▶ Work to do
Only the lines from the start of the entries through the line with "LEAN_STEP = math.radians(8.5)" are wanted; please output them exactly.

[Stored dataset items]
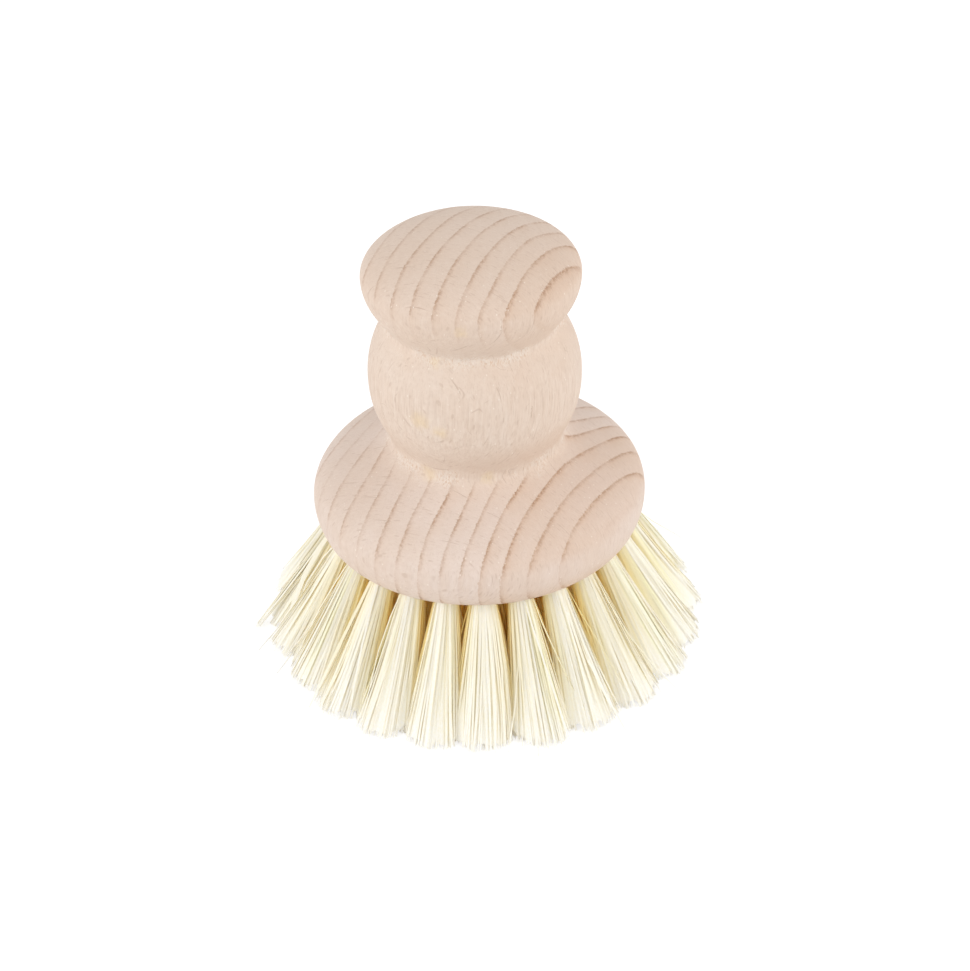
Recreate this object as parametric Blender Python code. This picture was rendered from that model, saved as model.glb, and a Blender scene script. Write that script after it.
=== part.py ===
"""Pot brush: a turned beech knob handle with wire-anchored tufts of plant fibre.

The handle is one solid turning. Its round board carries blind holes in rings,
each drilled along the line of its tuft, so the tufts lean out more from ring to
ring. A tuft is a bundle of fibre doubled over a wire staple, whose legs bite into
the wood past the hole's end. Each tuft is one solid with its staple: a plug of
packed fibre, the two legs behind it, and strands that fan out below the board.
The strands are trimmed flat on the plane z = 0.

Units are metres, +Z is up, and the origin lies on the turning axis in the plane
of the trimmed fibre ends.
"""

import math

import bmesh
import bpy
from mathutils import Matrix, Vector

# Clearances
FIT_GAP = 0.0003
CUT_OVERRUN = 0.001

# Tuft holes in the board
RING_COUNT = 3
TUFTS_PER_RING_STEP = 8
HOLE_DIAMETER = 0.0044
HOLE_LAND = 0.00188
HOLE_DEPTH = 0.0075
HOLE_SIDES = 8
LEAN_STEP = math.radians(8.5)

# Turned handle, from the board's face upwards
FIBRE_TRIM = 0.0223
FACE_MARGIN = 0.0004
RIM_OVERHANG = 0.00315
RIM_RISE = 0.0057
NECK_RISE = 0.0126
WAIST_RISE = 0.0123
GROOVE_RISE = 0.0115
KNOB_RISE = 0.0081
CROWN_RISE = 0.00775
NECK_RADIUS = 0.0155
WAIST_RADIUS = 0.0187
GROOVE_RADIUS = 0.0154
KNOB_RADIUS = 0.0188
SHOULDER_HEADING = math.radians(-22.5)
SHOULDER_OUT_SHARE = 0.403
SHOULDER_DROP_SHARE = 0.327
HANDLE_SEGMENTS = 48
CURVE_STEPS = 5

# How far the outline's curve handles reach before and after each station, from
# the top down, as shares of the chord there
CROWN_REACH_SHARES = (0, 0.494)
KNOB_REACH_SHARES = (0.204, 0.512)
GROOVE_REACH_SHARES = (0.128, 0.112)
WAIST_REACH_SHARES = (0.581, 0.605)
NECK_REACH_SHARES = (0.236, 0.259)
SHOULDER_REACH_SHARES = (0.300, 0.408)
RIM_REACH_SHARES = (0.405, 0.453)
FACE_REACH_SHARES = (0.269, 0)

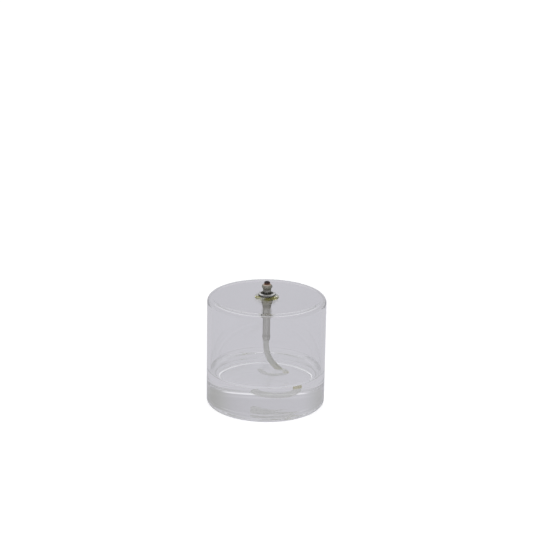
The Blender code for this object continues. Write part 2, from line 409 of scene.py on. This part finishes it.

▶ Solution
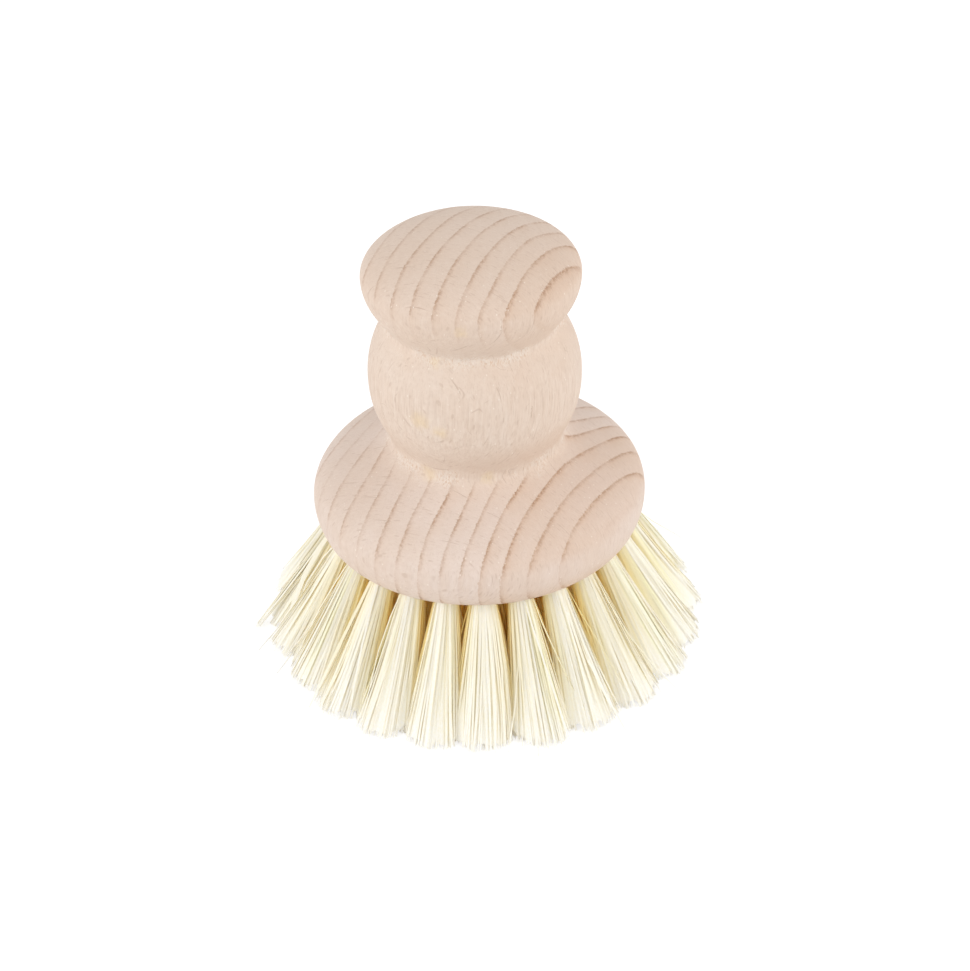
Recreate this object as parametric Blender Python code. This picture was rendered from that model, saved as model.glb, and a Blender scene script. Write that script after it.
=== part.py ===
"""Pot brush: a turned beech knob handle with wire-anchored tufts of plant fibre.

The handle is one solid turning. Its round board carries blind holes in rings,
each drilled along the line of its tuft, so the tufts lean out more from ring to
ring. A tuft is a bundle of fibre doubled over a wire staple, whose legs bite into
the wood past the hole's end. Each tuft is one solid with its staple: a plug of
packed fibre, the two legs behind it, and strands that fan out below the board.
The strands are trimmed flat on the plane z = 0.

Units are metres, +Z is up, and the origin lies on the turning axis in the plane
of the trimmed fibre ends.
"""

import math

import bmesh
import bpy
from mathutils import Matrix, Vector

# Clearances
FIT_GAP = 0.0003
CUT_OVERRUN = 0.001

# Tuft holes in the board
RING_COUNT = 3
TUFTS_PER_RING_STEP = 8
HOLE_DIAMETER = 0.0044
HOLE_LAND = 0.00188
HOLE_DEPTH = 0.0075
HOLE_SIDES = 8
LEAN_STEP = math.radians(8.5)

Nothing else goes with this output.